The playoffs are almost on us. Some teams are jockeying for playoff seeds while others are eagerly looking toward next year. The waiver-wire/buyout players have landed on their new teams.
So naturally the next big trading time in the NBA is the off-season.
Now the word “off-season” means a couple things: One is that the draft is coming up, and the other is free agency. Of course the one constant with those two events is trading. Which also incidentally happens to be one of the subjects I enjoy writing about most.
The draft always brings surprises. A few years back, the Celtics went from cellar dweller to contender. They traded for Kevin Garnett and Ray Allen, the latter of which they picked up by trading their top five pick to Seattle.
(Incidentally the player taken with that pick, Jeff Green, Boston owns the rights to, but that’s a whole different story.)
Last season we saw a mix up of slasher/streaky scorers during the draft. Stephen Jackson went to Milwaukee and Corey Maggette went to Charlotte. Both former Warriors were involved in the same trade as well as draft picks that included Tobias Harris, Jimmer Freddette and Bismack Biyombo.

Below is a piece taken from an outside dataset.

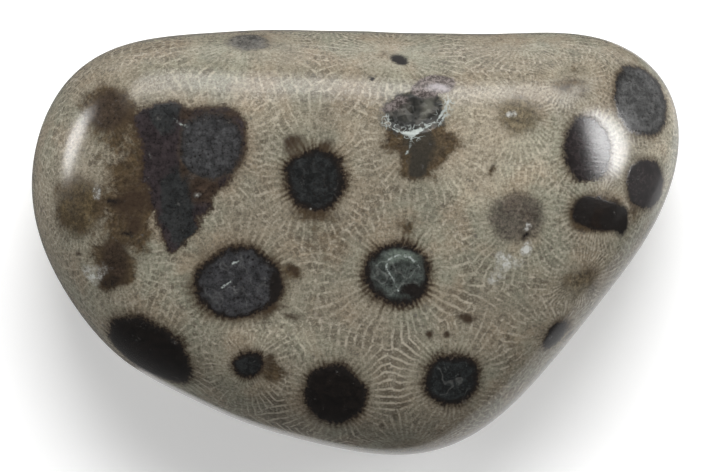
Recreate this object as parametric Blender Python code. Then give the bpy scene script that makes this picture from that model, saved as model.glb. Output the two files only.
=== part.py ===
"""A polished Petoskey stone: one pebble of fossil colony coral, lying on its flattest side.

The pebble is described by a gauge, a function that says how far out a point lies compared with the
surface in the same direction: 1 on the surface, less inside. Each face of the stone has its own simple
gauge, and the edges between them are rounded by blending the gauges. An icosphere is then pushed out to
the surface. Metres, +Z up, with the origin in the middle of the footprint, on the surface it rests on.
"""

import math

import bmesh
import bpy
import numpy as np

MM = 0.001

# Overall size
LENGTH = 70.0 * MM
WIDTH = 46.0 * MM
THICKNESS = 25.0 * MM

# The outline from above, in millimetres, counter-clockwise from the right-hand tip
OUTLINE = [
    (35.0, 11.6), (33.3, 17.9), (29.5, 21.1), (22.9, 22.6), (7.0, 22.6), (-9.0, 22.9), (-23.0, 22.1),
    (-29.7, 19.1), (-33.6, 13.8), (-35.0, 7.3), (-33.8, -0.2), (-27.6, -10.5), (-14.9, -18.1),
    (-2.1, -22.4), (6.2, -22.8), (13.1, -20.3), (20.7, -13.6), (30.2, -1.3), (33.8, 6.0),
]
OUTLINE_STEPS = 24
OUTLINE_WAVES = 14

# The middle of the widest section, which the gauges are measured from
CENTRE = np.array([0.0, 2.0, 11.0]) * MM

# Half-sizes of the long, low ellipsoids that make the top face and the underside
TOP_DOME = np.array([75.0, 46.0, 14.0]) * MM
UNDER_DOME = np.array([70.0, 46.0, 12.0]) * MM
SIDE_BULGE = 24.0 * MM

# Ground faces: the direction each one looks in (azimuth from +X, tilt from the vertical, in degrees)
# and its distance from the centre
BACK_BEVEL = (86.6, 57.0, 20.3 * MM)
RIGHT_SLOPE = (12.0, 34.0, 24.0 * MM)

# How tight the rounded edges are
SHOULDER_SHARPNESS = 8.0
UNDERSIDE_SHARPNESS = 5.0
BEVEL_SHARPNESS = 24.0
SLOPE_SHARPNESS = 14.0

# Slow waves that keep the surface from being a perfect solid: height, radians per metre along X, Y
# and Z, and where the wave starts
SWELLS = [
    (0.10 * MM, (210.0, 95.0, 40.0), 0.4),
    (0.08 * MM, (-120.0, 240.0, 90.0), 2.1),
    (0.06 * MM, (330.0, -260.0, 150.0), 4.0),
]

# The crystal-lined hollow near the back edge: its middle, half-sizes, turn and depth. Faces out to a
# margin around it, in half-sizes, are cut finer.
HOLLOW_MIDDLE = np.array([6.3, 13.9]) * MM
HOLLOW_HALF_SIZE = np.array([3.4, 2.3]) * MM
HOLLOW_TURN = math.radians(8.0)
HOLLOW_DEPTH = 0.8 * MM
HOLLOW_MARGIN = 1.35
HOLLOW_CUTS = 2

# The flat that the stone rests on starts this far above the lowest point of the rounded underside
FLAT_CUT = 0.9 * MM

SPHERE_SUBDIVISIONS = 5
SHARP_ANGLE = math.radians(30.0)


def clear_scene():
    """Remove the objects that a new file starts with."""
    for thing in list(bpy.data.objects):
        bpy.data.objects.remove(thing, do_unlink=True)


def closed_curve(points, steps):
    """A closed Catmull-Rom curve through the points, as many short straight steps."""
    here = np.array(points)
    before = np.roll(here, 1, axis=0)
    after = np.roll(here, -1, axis=0)
    later = np.roll(here, -2, axis=0)
    rows = []
    for t in np.linspace(0.0, 1.0, steps, endpoint=False):
        rows.append(0.5 * (2 * here + (after - before) * t
                           + (2 * before - 5 * here + 4 * after - later) * t ** 2
                           + (3 * here - before - 3 * after + later) * t ** 3))
    return np.stack(rows, axis=1).reshape(-1, 2)


def outline_waves():
    """The outline's radius around the centre, as the strengths of a few whole waves."""
    curve = closed_curve(OUTLINE, OUTLINE_STEPS) * MM - CENTRE[:2]
    angle = np.arctan2(curve[:, 1], curve[:, 0])
    radius = np.hypot(curve[:, 0], curve[:, 1])
    order = np.argsort(angle)
    even = np.linspace(-math.pi, math.pi, 1024, endpoint=False)
    even_radius = np.interp(even, angle[order], radius[order], period=2 * math.pi)
    waves = np.arange(OUTLINE_WAVES + 1)
    turns = np.outer(even, waves)
    strength = np.where(waves == 0, 1.0, 2.0) / len(even)
    return strength * (even_radius @ np.cos(turns)), strength * (even_radius @ np.sin(turns))


COSINES, SINES = outline_waves()


def outline_radius(angle):
    """The distance from the centre to the outline, at each angle."""
    turns = np.multiply.outer(angle, np.arange(OUTLINE_WAVES + 1))
    return np.cos(turns) @ COSINES + np.sin(turns) @ SINES


def blend(gauges, sharpness):
    """The largest of several gauges, with the edges between their faces rounded."""
    return sum(gauge ** sharpness for gauge in gauges) ** (1 / sharpness)


def ground_face(offset, face):
    """The gauge of one flat face."""
    azimuth, tilt, distance = math.radians(face[0]), math.radians(face[1]), face[2]
    normal = np.array([
        math.sin(tilt) * math.cos(azimuth),
        math.sin(tilt) * math.sin(azimuth),
        math.cos(tilt),
    ])
    return np.maximum(offset @ normal, 0.0) / distance


def stone_gauge(offset):
    """How far out each offset from the centre lies, compared with the surface of the stone."""
    reach = np.hypot(offset[:, 0], offset[:, 1])
    plan = reach / outline_radius(np.arctan2(offset[:, 1], offset[:, 0]))
    sides = np.hypot(plan, offset[:, 2] / SIDE_BULGE)
    top = np.linalg.norm(offset / TOP_DOME, axis=1)
    under = np.linalg.norm(offset / UNDER_DOME, axis=1)
    upper = blend([sides, top], SHOULDER_SHARPNESS)
    upper = blend([upper, ground_face(offset, BACK_BEVEL)], BEVEL_SHARPNESS)
    upper = blend([upper, ground_face(offset, RIGHT_SLOPE)], SLOPE_SHARPNESS)
    lower = blend([sides, under], UNDERSIDE_SHARPNESS)
    rise = 0.5 + 0.5 * np.tanh(offset[:, 2] / (0.35 * CENTRE[2]))
    return lower + (upper - lower) * rise


def swell(points):
    """How far the slow waves lift the surface at each point."""
    lift = np.zeros(len(points))
    for height, waves, start in SWELLS:
        lift += height * np.sin(points @ np.array(waves) + start)
    return lift


def hollow_reach(points):
    """How far each point lies from the middle of the hollow: 1 on its rim, and far off underneath."""
    turn = np.array([
        [math.cos(HOLLOW_TURN), -math.sin(HOLLOW_TURN)],
        [math.sin(HOLLOW_TURN), math.cos(HOLLOW_TURN)],
    ])
    reach = np.linalg.norm((points[:, :2] - HOLLOW_MIDDLE) @ turn / HOLLOW_HALF_SIZE, axis=1)
    return np.where(points[:, 2] > CENTRE[2], reach, np.inf)


def hollow_depth(points):
    """How far the crystal-lined hollow sinks below the surface at each point."""
    inside = np.clip(1.0 - hollow_reach(points), 0.0, 1.0)
    return HOLLOW_DEPTH * (1.0 - (1.0 - inside) ** 2)


def surface(directions):
    """The points of the stone's surface in the given directions from its centre."""
    offset = directions * np.array([LENGTH, WIDTH, THICKNESS]) / 2
    offset = offset / stone_gauge(offset)[:, None]
    outward = offset / np.linalg.norm(offset, axis=1)[:, None]
    points = offset + CENTRE
    return points + outward * (swell(points) - hollow_depth(points))[:, None]


def refine_hollow(mesh):
    """Give the hollow smaller faces than the smooth stone around it."""
    middles = np.array([(edge.verts[0].co + edge.verts[1].co).normalized() for edge in mesh.edges])
    reach = hollow_reach(surface(middles))
    edges = [edge for edge, far in zip(mesh.edges, reach) if far < HOLLOW_MARGIN]
    bmesh.ops.subdivide_edges(mesh, edges=edges, cuts=HOLLOW_CUTS)
    bmesh.ops.triangulate(mesh, faces=mesh.faces)


def flatten_underside(mesh):
    """Cut the underside off level and close it with one flat face."""
    lowest = min(vertex.co.z for vertex in mesh.verts)
    everything = mesh.verts[:] + mesh.edges[:] + mesh.faces[:]
    bmesh.ops.bisect_plane(mesh, geom=everything, plane_co=(0.0, 0.0, lowest + FLAT_CUT),
                           plane_no=(0.0, 0.0, -1.0), clear_outer=True)
    rim = [edge for edge in mesh.edges if edge.is_boundary]
    bmesh.ops.contextual_create(mesh, geom=rim)


def fit_to_size(mesh):
    """Bring the stone to its exact overall size, centred over its origin and standing on z = 0."""
    points = np.array([vertex.co for vertex in mesh.verts])
    low, high = points.min(axis=0), points.max(axis=0)
    scale = np.array([LENGTH, WIDTH, THICKNESS]) / (high - low)
    base = np.array([(low[0] + high[0]) / 2, (low[1] + high[1]) / 2, low[2]])
    for vertex, point in zip(mesh.verts, (points - base) * scale):
        vertex.co = point


def stone_material():
    """Polished grey-brown limestone."""
    material = bpy.data.materials.new("polished_coral_limestone")
    material.use_nodes = True
    shader = material.node_tree.nodes["Principled BSDF"]
    shader.inputs["Base Color"].default_value = (0.22, 0.19, 0.145, 1.0)
    shader.inputs["Roughness"].default_value = 0.25
    shader.inputs["Metallic"].default_value = 0.0
    return material


def make_stone():
    """The whole pebble, as one closed mesh."""
    mesh = bmesh.new()
    bmesh.ops.create_icosphere(mesh, subdivisions=SPHERE_SUBDIVISIONS, radius=1.0)
    refine_hollow(mesh)
    directions = np.array([vertex.co.normalized() for vertex in mesh.verts])
    for vertex, point in zip(mesh.verts, surface(directions)):
        vertex.co = point
    flatten_underside(mesh)
    fit_to_size(mesh)
    data = bpy.data.meshes.new("petoskey_stone")
    mesh.to_mesh(data)
    mesh.free()
    data.shade_smooth()
    data.set_sharp_from_angle(angle=SHARP_ANGLE)
    data.materials.append(stone_material())
    stone = bpy.data.objects.new("petoskey_stone", data)
    bpy.context.scene.collection.objects.link(stone)
    return stone


clear_scene()
make_stone()
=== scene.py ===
# %% [markdown]
# # A polished Petoskey stone
# A Petoskey stone is a pebble cut and polished out of a fossil coral colony, Hexagonaria. Each animal of
# the colony sat in its own six-sided cup, a corallite, with thin stone walls called septa running from
# the cup's rim to its middle. Mud filled the middles, which is why they are dark "eyes".
#
# The frame comes first. It holds the solid that rests on the table, and everything made below has to
# keep to its size.

# %% Load the frame
import math
from collections import namedtuple

import bmesh
import bpy
import numpy as np
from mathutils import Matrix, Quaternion, Vector, noise as soft_noise


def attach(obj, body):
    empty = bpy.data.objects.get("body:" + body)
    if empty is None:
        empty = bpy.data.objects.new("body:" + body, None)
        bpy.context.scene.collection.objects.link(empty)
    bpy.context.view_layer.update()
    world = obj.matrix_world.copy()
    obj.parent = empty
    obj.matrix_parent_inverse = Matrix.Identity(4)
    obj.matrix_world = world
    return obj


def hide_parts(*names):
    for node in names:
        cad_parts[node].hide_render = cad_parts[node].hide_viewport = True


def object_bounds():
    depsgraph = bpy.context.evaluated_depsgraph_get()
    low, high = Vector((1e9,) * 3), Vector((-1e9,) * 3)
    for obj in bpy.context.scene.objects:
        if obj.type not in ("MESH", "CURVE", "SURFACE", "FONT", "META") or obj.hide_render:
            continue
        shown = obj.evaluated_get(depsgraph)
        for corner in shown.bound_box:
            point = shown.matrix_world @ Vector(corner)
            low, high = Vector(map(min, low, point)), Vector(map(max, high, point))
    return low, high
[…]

All three were taken in the top 20.
The trading of draft picks is inevitable, with a particularly strong-ish draft this year, there could be a lot of moving and shaking.
This all ties into big name trades because the new trend that teams are going after is young and relatively cheap. For example, if you’re the Lakers, wouldn’t you love to move Pau Gasol for Anthony Davis and another young piece? You get a terrifying duo of Davis and Andrew Bynum, plus another piece. Davis saves you a ton of money instead of Gasol that can be used on other pieces. Now, that’s all theoretical, but it would be pretty bad for the rest of the league.
Now if the Lakers had a first-round pick, then they could use Gasol to shoot up the draft order, or Bynum even. But they don’t, and so we’ll move on to a team that does.
Portland is set up for a huge off-season. After moving Gerald Wallace for a potential top ten pick, they add that to their already probable top twenty pick as well as a gargantuan amount of cap space.
Portland doesn’t have a ton of assets for trading up, but say they move their pick. That will probably be somewhere in the range of 18 or 19 for say a player to add to their nucleus.
Another plus of having salary cap space is that you have cap room to absorb players. Before the Heat went after their Big 3, they moved Daequan Cook and their first rounder to Oklahoma City for their early second rounder.
OKC added a sharpshooter to help out KD and company while also moving up the draft order. And all because they had the salary cap to take advantage of the situation.
Look out for some big names to be moved this off season, one way or another.
(And-an-NBA-team-in-Seattle cough, cough, David Stern cough, cough)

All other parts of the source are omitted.